Wuthering Heights, East of Eden, To Kill a Mockingbird: getting lost in the twists and turns of a great novel is a pastime enjoyed by millions the world over.

But while the plots of such timeless classics remain the same, the technology we use to buy and consume them has transformed. Today, we can read books on a range of devices, from phones and tablets to desktops and e-readers.

With their slick interfaces and speedy delivery, online businesses such as Amazon and eBay have shaken up the bookselling market.
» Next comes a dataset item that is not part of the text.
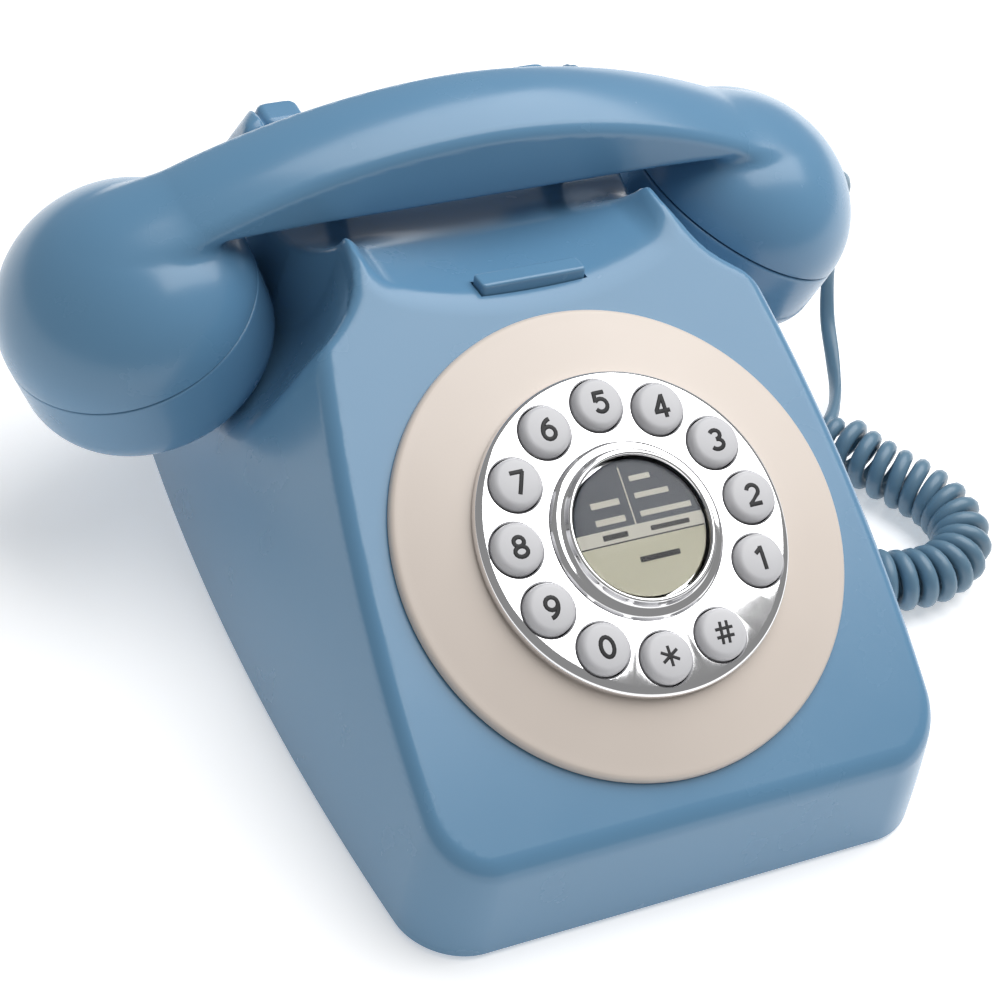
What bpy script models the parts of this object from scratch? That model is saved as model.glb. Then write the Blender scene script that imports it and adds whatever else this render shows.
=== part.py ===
"""Desk telephone with a round push-button dial: wedge case, cradle, handset and curly cord.

Frame: +X to the right of a person facing the dial, +Y to the back, +Z up, origin on the table under
the middle of the case.  Metres throughout.
"""
import math

import bmesh
import bpy
from mathutils import Matrix, Vector

MM = 0.001
GAP = 0.3 * MM                      # clearance between pieces that touch

# Case
CASE_DEPTH = 210 * MM
CASE_HALF_WIDTH = 73.8 * MM         # at the table, at the widest place
CASE_WIDEST_Y = -13 * MM
CASE_BOTTOM = 1.4 * MM
LIP_TOP = 29.0 * MM                 # top edge of the low front wall
LIP_DRAFT = 1.8 * MM
SIDE_BULGE = 0.75                    # side curvature in plan, per metre
WALL_DRAFT = 2.1                    # inward lean of the side walls, per metre of height squared
REAR_DRAFT = 1.4                    # the same for the rear wall
CASE_TOP = 94 * MM
WALL = 2.6 * MM
FRONT = -CASE_DEPTH / 2
REAR = CASE_DEPTH / 2
FRONT_CORNER = 14.3 * MM
REAR_CORNER = 17 * MM

# Sloping dial panel
SLOPE = math.radians(27)
DIAL_Y = FRONT + 61.3 * MM
DIAL_Z = 59.3 * MM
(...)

Their models have made it possible to purchase books from the comfort of our homes with just a few clicks, often at a fraction of the price compared to a "bricks and mortar" store.

Like many other retailers, Waterstones — which operates hundreds of bookstores in the U.K. — has faced increasingly intense competition from online sellers in recent years.

Its managing director, James Daunt, joined the business in 2011. How is innovative technology — machine learning, artificial intelligence (AI), big data and robotics — going to transform Waterstones in the future?

"The high street that you see, the high street shop that you see today, is not going to change greatly, particularly a bookshop like ours — we're going to continue selling books because it is a wonderful product," he told CNBC in comments broadcast this week.

Daunt stressed the importance of human interaction to his business and how the way books are bought and sold required a decidedly human touch. "How they're chosen, how they're displayed, a human's going to do that. The customer service is going to be by a human. Anybody who doesn't do that — who goes to robotics, who goes to self-service — is going to die."

Changes in the business would still take place, however. "What we are going to do is become extraordinarily efficient in how we get the books here, how our supply chain is dealt with, how we communicate with you, how we tell you about things," Daunt said.

He added that while the business would embrace technology, it would do things that customers want, such as putting Wi-Fi in stores. The business, he said, was always trying to work out how to make its shops "the nicest possible place in which to spend time."

"We've returned to those core values of bookselling and… have done so with increasing enthusiasm, which has translated into ever better sales."